The whole topic of "unsafe Rust" is rather frightening because of the possibility of code that appears to work but introduces a subtle bug in some cases, for example, by breaking some aliasing assumption made within safe Rust. It seems that unsafe Rust might be even more dangerous than C, because mistakes could propagate into the safe code, as it assumes everything else is safe. There is some discussion of this in the book, and the message that unsafe Rust should be avoided, but that message is undermined by the fact that the top Rust experts did use it in the standard library, and not just in edge cases like system calls or an interface to C. I hear Saruman saying: "Why should we fear to use it?"

Unsafe Rust is a potential problem, given programmer psychology. If this language is mandated at any company, there will be programmers who are happy to learn it properly and write idiomatic code, and there will be others who will get really frustrated with it, just want to get their work done, and see any delay as a problem with the language. The latter group don't like any attempt from a language designer to force them to think differently, and they'll resist it. "unsafe" is the cheat code for the expert mode that says "I know what I'm doing here". It doesn't hassle you with compile errors about ownership.

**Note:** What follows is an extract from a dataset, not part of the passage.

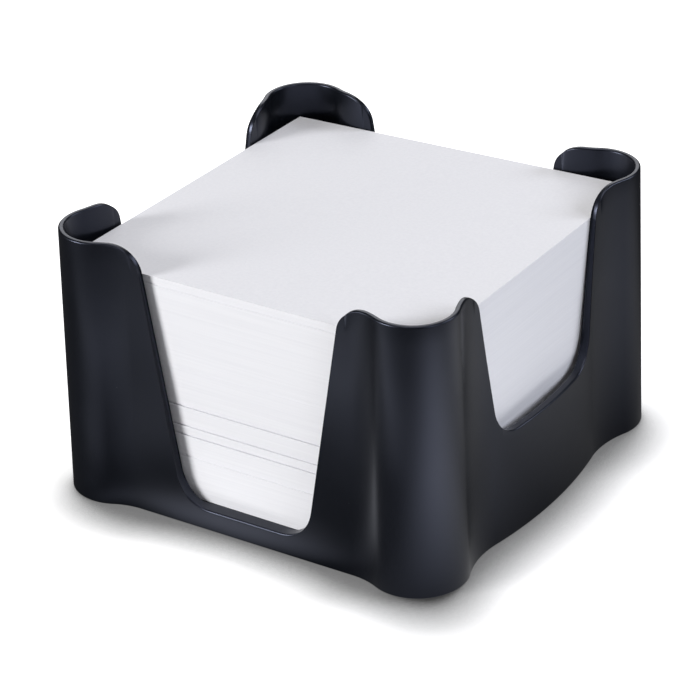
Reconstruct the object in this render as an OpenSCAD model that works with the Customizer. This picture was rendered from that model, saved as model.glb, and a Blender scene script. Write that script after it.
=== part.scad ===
// Note box: a moulded open holder with four round corner columns, filled with loose square sheets.
// Millimetres. The underside rests on z = 0 and the origin is the middle of the base.
// The two walls across Y are flat with a deep notch, the two across X bulge and have a shallow one.

/* [Sheets] */
// Side of one square sheet
sheet_side = 90; // [86:0.5:96]
// Height of the loose stack above the floor
stack_h = 52.6; // [20:0.2:58]
// How far slipped sheets stand out of the stack's side
sheet_slip = 0.1; // [0:0.05:0.3]
// Play between the slipped sheets and the walls, each side
sheet_gap = 0.1; // [0.1:0.1:1.5]
// Play between the sheets' corners and the corner columns
corner_gap = 0.1; // [0.1:0.1:1.5]

/* [Holder] */
// Height of the corner posts' rims
holder_h = 63.9; // [50:0.1:90]
// Wall thickness at the rim
rim_wall = 1.3; // [1.2:0.1:3]
// Lean of the outer faces, in degrees, so that the moulding leaves its mould
draft = 1.1; // [0:0.05:1.5]
// Height of the floor's top, flush with the deep notches
floor_top = 5; // [3:0.1:8]
// Thickness of the floor, above the hollow underside
floor_wall = 2; // [1.2:0.1:2.8]
// How far the bulged walls stand out past the flat ones, at their middle
bulge = 2.4; // [1.5:0.1:4]

/* [Corner columns] */
// Radius of a column's outer face
column_r = 11.1; // [9:0.1:12.5]
// Radius of the valley between a column and a flat wall
flat_valley_r = 16; // [10:0.5:20]
// Radius of the valley between a column and a bulged wall
bulge_valley_r = 24; // [16:0.5:30]

/* [Finger notches] */
// Width of the deep notches, measured at the rim
deep_notch_w = 52.6; // [44:0.2:54]
// Width of the shallow notches, measured at the rim
shallow_notch_w = 53.4; // [44:0.2:54]
// Height of the shallow notches' bottom edge
shallow_notch_z = 25.2; // [10:0.2:34]
// Lean of the notches' sides, in degrees
notch_lean = 9.2; // [4:0.2:12]
// Radius of the notches' bottom corners
notch_corner_r = 9; // [4:0.5:12]
// Radius that rolls a notch's side over into the rim
notch_roll_r = 6.5; // [4:0.5:9]
// Rounding of the rim's two edges
edge_r = 0.45; // [0.2:0.05:0.55]

/* [Hidden] */

// Steps along the arcs of the rim and of the plan outline
corner_steps = 6;
column_steps = 16;
valley_steps = 3;
wall_steps = 3;
edge_steps = 3;

// Shares of the stack's height at which a slipped band of sheets starts, and the way each one went
slip_starts = [0, 0.18, 0.2, 0.28, 0.3, 0.33, 0.35, 0.42, 0.43, 0.98];
slip_ways = [[0, 0], [1, -1], [0, 0], [0, 1], [0, 0], [1, -1], [0, 0], [-1, 1], [0, 0], [-1, -1]];

// The outer faces lean in with height, the inner faces stand upright and clear the sheets
lean = tan(draft);
foot_wall = rim_wall + lean * holder_h;
sheet_half = sheet_side / 2 + sheet_slip;
wall_line = sheet_half + sheet_gap + foot_wall;

// Centres of the plan's arcs in the corner at +X -Y. The column's inner face clears the sheets'
// corner. Each valley touches the column, and both valleys bottom out on the same wall line
column_c = sheet_half - (column_r - foot_wall - corner_gap) / sqrt(2);
column_mid = [column_c, -column_c];
flat_valley_mid = [column_c - valley_run(flat_valley_r), -wall_line - flat_valley_r];
bulge_valley_mid = [wall_line + bulge_valley_r, -column_c + valley_run(bulge_valley_r)];

// The bulged wall's arc touches its valleys and stands out past the wall line at its middle
bulge_r = ((bulge_valley_r - bulge) ^ 2 - bulge_valley_r ^ 2 + bulge_valley_mid.y ^ 2) / (2 * bulge);
bulge_mid = [wall_line + bulge - bulge_r, 0];

// Where the column takes over from the two valleys, as a direction from its middle
column_start = heading(column_mid, flat_valley_mid);
column_end = heading(column_mid, bulge_valley_mid);
column_start_x = column_mid.x + column_r * cos(column_start);
column_end_y = -column_mid.y - column_r * sin(column_end);
bulge_end_y = bulge_r * sin(-heading(bulge_mid, bulge_valley_mid));

// Direction from one point to another, in degrees
function heading(a, b) = atan2(b.y - a.y, b.x - a.x);

// How far a valley's centre lies from the column's centre, along the wall
function valley_run(r) = sqrt((column_r + r) ^ 2 - (wall_line + r - column_c) ^ 2);

// A plan point is [x, y, normal x, normal y]. The side is 1 on a convex arc and -1 in a valley
function on_arc(mid, r, a, side) = [mid.x + r * cos(a), mid.y + r * sin(a), side * cos(a), side * sin(a)];

// The outline at the base, across the flat wall at x = q and its valley
function on_flat_wall(q) =
    q <= flat_valley_mid.x
        ? [q, -wall_line, 0, -1]
        : on_arc(flat_valley_mid, flat_valley_r, acos((q - flat_valley_mid.x) / flat_valley_r), -1);

// The same across the bulged wall at y = -q and its valley
function on_bulged_wall(q) =
    q <= bulge_end_y
        ? on_arc(bulge_mid, bulge_r, -asin(q / bulge_r), 1)
        : on_arc(bulge_valley_mid, bulge_valley_r, 180 + asin((q + bulge_valley_mid.y) / bulge_valley_r), -1);

// Where a notch's leaning side meets its corner arc and its roll-over arc. The side's line passes
// the rim's level at half the notch's width
function corner_mid(half_w, bottom) =
    let (z = bottom + notch_corner_r)
    [half_w - (holder_h - z) * tan(notch_lean) - notch_corner_r / cos(notch_lean), z];
function roll_mid(half_w) =
    [half_w - notch_roll_r * tan(notch_lean) + notch_roll_r / cos(notch_lean), holder_h - notch_roll_r];

// Half of a notch's edge from its middle up to the rim, as [q, z, slope q, slope z], where the slope
// is the direction that points out of the plastic within the wall
function notch_edge(half_w, bottom) =
    let (c = corner_mid(half_w, bottom), r = roll_mid(half_w))
    concat(
        [for (i = [0 : wall_steps - 1]) [c.x * i / wall_steps, bottom, 0, 1]],
        [for (i = [0 : corner_steps])
            let (a = (90 - notch_lean) * i / corner_steps)
            [c.x + notch_corner_r * sin(a), c.y - notch_corner_r * cos(a), -sin(a), cos(a)]],
        [for (i = [0 : corner_steps])
            let (a = (90 - notch_lean) * (1 - i / corner_steps))
            [r.x - notch_roll_r * sin(a), r.y + notch_roll_r * cos(a), -sin(a), cos(a)]]
    );

// A rim point is a plan point with [rim height, slope along the wall, slope upwards] after it, and
// the list runs anticlockwise from the middle of one flat wall to the middle of a bulged one
function quarter_rim() =
    let (
        deep = notch_edge(deep_notch_w / 2, floor_top),
        shallow = notch_edge(shallow_notch_w / 2, shallow_notch_z),
        deep_end = roll_mid(deep_notch_w / 2).x,
        shallow_end = roll_mid(shallow_notch_w / 2).x
    )
    concat(
        [for (e = deep) concat(on_flat_wall(e[0]), [e[1], e[2], e[3]])],
        [for (i = [1 : valley_steps])
            concat(on_flat_wall(deep_end + (column_start_x - deep_end) * i / valley_steps), [holder_h, 0, 1])],
        [for (i = [1 : column_steps])
            let (a = column_start + (column_end - column_start) * i / column_steps)
            concat(on_arc(column_mid, column_r, a, 1), [holder_h, 0, 1])],
        [for (i = [1 : valley_steps])
            concat(on_bulged_wall(column_end_y + (shallow_end - column_end_y) * i / valley_steps),
                [holder_h, 0, 1])],
        [for (i = [1 : len(shallow) - 1])
            let (e = shallow[len(shallow) - 1 - i])
            concat(on_bulged_wall(e[0]), [e[1], -e[2], e[3]])]
    );

// Mirrored copies, read backwards so that the loop still runs anticlockwise
function flip_y(rim) =
    [for (i = [len(rim) - 1 : -1 : 0]) let (p = rim[i]) [p[0], -p[1], p[2], -p[3], p[4], -p[5], p[6]]];
function flip_x(rim) =
    [for (i = [len(rim) - 1 : -1 : 0]) let (p = rim[i]) [-p[0], p[1], -p[2], p[3], p[4], -p[5], p[6]]];
function open_end(rim) = [for (i = [0 : len(rim) - 2]) rim[i]];
function whole_rim() =
    let (q = quarter_rim(), right = concat(open_end(q), flip_y(q)))
    concat(open_end(right), open_end(flip_x(right)));

// A point of the wall at one rim point: inset from the base outline, and a drop below the rim's edge
function wall_point(p, inset, drop) =
    [
        p[0] - p[2] * inset + p[3] * p[5] * drop,
        p[1] - p[3] * inset - p[2] * p[5] * drop,
        p[4] - p[6] * drop
    ];
function on_ground(v) = [v.x, v.y, 0];

// The wall's section: base, outer face, two rounded edges of the rim, inner face and base again
function wall_section(p) =
    let (
        outer = [for (k = [0 : edge_steps])
            let (a = 90 * k / edge_steps)
            wall_point(p, lean * p[4] + edge_r * (1 - cos(a)), edge_r * (1 - sin(a)))],
        inner = [for (k = [edge_steps : -1 : 0])
            let (a = 90 * k / edge_steps)
            wall_point(p, foot_wall - edge_r * (1 - cos(a)), edge_r * (1 - sin(a)))]
    )
    concat(
        [on_ground(wall_point(p, 0, edge_r))],
        outer,
        inner,
        [on_ground(wall_point(p, foot_wall, edge_r))]
    );

// One closed band of plastic: the section carried round the whole rim
module wall() {
    rim = whole_rim();
    sections = [for (p = rim) wall_section(p)];
    rows = len(rim);
    ring = len(sections[0]);
    faces = [for (i = [0 : rows - 1], j = [0 : ring - 1])
        let (i2 = (i + 1) % rows, j2 = (j + 1) % ring)
        [i * ring + j, i * ring + j2, i2 * ring + j2, i2 * ring + j]];
    polyhedron(points = [for (s = sections) each s], faces = faces, convexity = 10);
}

// The floor ends inside the wall, and leaves the wall's foot as a rim to stand on
module floor_plate() {
    outline = [for (p = whole_rim()) [p[0] - p[2] * foot_wall / 2, p[1] - p[3] * foot_wall / 2]];
    translate([0, 0, floor_top - floor_wall])
        linear_extrude(floor_wall)
            polygon(outline);
}

module holder() {
    color("#24272d")
        union() {
            wall();
            floor_plate();
        }
}

// A square block of sheets, w wide, that stands on the floor's level plus start
module sheets(w, slip, start, end) {
    translate([slip.x - w / 2, slip.y - w / 2, floor_top + start])
        cube([w, w, end - start]);
}

// Loose sheets as one block. A few bands near the bottom and just under the top have slipped, and the
// core is what all of them share
module paper_stack() {
    color("#eeeff3")
        union() {
            sheets(sheet_side - 2 * sheet_slip, [0, 0], 0, stack_h);
            for (i = [0 : len(slip_starts) - 1]) {
                start = slip_starts[i] * stack_h;
                end = i < len(slip_starts) - 1 ? slip_starts[i + 1] * stack_h : stack_h;
                sheets(sheet_side, slip_ways[i] * sheet_slip, start, end);
            }
        }
}

holder();
paper_stack();
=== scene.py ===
import math

import bmesh
import bpy
import numpy as np
from mathutils import Matrix, Vector


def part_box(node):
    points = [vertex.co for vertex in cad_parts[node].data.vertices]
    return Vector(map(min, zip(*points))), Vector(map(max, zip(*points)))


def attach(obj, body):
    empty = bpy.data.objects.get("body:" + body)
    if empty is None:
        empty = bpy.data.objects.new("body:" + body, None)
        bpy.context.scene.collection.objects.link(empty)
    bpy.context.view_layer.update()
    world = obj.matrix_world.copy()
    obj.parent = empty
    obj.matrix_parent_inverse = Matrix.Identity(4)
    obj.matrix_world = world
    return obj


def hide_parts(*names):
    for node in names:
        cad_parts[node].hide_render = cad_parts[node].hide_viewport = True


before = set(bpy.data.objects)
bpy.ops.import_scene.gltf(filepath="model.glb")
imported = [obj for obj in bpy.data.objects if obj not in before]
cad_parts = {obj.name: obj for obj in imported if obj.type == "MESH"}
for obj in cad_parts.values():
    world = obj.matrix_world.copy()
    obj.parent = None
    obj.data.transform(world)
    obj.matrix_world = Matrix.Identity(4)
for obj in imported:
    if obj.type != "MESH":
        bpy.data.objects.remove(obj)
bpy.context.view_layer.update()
scene = bpy.context.scene

# Camera
# It looks down on the corner at +X -Y from a little over arm's length. Its place, lens and slight
# tilt were fitted to the edges of the box in the photograph.
camera_aim = Vector((0.00718, -0.01449, 0.03377))
camera_distance = 0.67354
camera_azimuth = math.radians(33.224)
camera_elevation = math.radians(27.979)
camera_roll = math.radians(-1.791)
camera_lens = 157.9


def direction(azimuth, elevation):
    """The unit vector towards a direction: azimuth 0 is -Y and 90 degrees is +X, elevation is upwards."""
    return Vector((
        math.sin(azimuth) * math.cos(elevation),
        -math.cos(azimuth) * math.cos(elevation),
        math.sin(elevation),
    ))


camera_data = bpy.data.cameras.new("camera")
camera_data.sensor_width = 36
camera_data.lens = camera_lens
camera = bpy.data.objects.new("camera", camera_data)
camera_back = direction(camera_azimuth, camera_elevation)
camera.matrix_world = (
    Matrix.Translation(camera_aim + camera_back * camera_distance)
    @ camera_back.to_track_quat("Z", "Y").to_matrix().to_4x4()
    @ Matrix.Rotation(camera_roll, 4, "Z")
)
scene.collection.objects.link(camera)
scene.camera = camera
scene.view_settings.view_transform = "Standard"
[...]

I have seen similar problems with Ada, which shares some design philosophy with Rust - for example, it's also strongly-typed, with a fussy compiler, and intended to improve the reliability of software. When I used Ada at work, I found that Ada's design was extremely annoying to some colleagues, who just wanted to write C and be awesome 10X programmers. I sense that "unsafe" would have similar appeal to such people. "unsafe" has been used inside the library, and is therefore approved by experts. This is a green light to anyone who might consider themselves an expert, which is not a well-defined term.

I would like to see Rust adopted more widely. I liked using it. The design philosophy appeals to me, and just as with Ada, I see the fussiness as helpful, if sometimes frustrating. Most of all, if the code compiles, it will probably work, and this is a wonderful property for a language to have.